Have you ever caught yourself thinking that saying “yes” is the godly, Christian response, while saying “no” is selfish or harsh? Me too, but hold on. The Bible clearly says that it is not works that matter, but only “faith expressing itself through love” (Gal. 5:6, NIV). A “yes” and a “no” have little meaning when not motivated by the love of God, or carried out by His Spirit at work in us. And true, selfless love can only come from Him, so only by His wisdom can we form God-honoring responses. The important thing is to first take the battles over our responses to the Lord, to seek His wisdom, and then to speak and act as He directs us. Because, “...we speak, not to please man, but to please God who tests our hearts” (1 Thes. 2:4 ESV).

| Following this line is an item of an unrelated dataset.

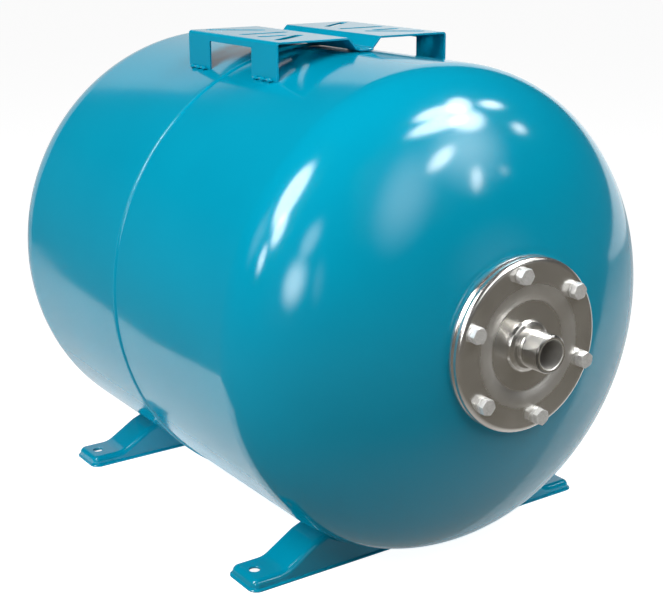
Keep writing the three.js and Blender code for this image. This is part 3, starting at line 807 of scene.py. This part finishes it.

I came across a quote from Amy Carmichael a while ago (source unknown) that said “Blessed are the single-hearted, for they shall enjoy much peace. If you refuse to be hurried and pressed, if you stay your soul on God, nothing can keep you from that clearness of spirit which is life and peace. In that stillness you will know what His will is.”
So no matter the response, if it first honors God, it will also honor others.
Even if it leads me to politely decline a delicious brownie so that I can minister from an unhindered mind? Yes. Even if it means resigning from the nursery so as to heal, being better able to serve elsewhere? Yes. For me, these are hard things to do, but making these decisions has given me such freedom. Don’t get me wrong, I want to be a “Yes-Woman”, but the kind who says “YES” to her Savior first!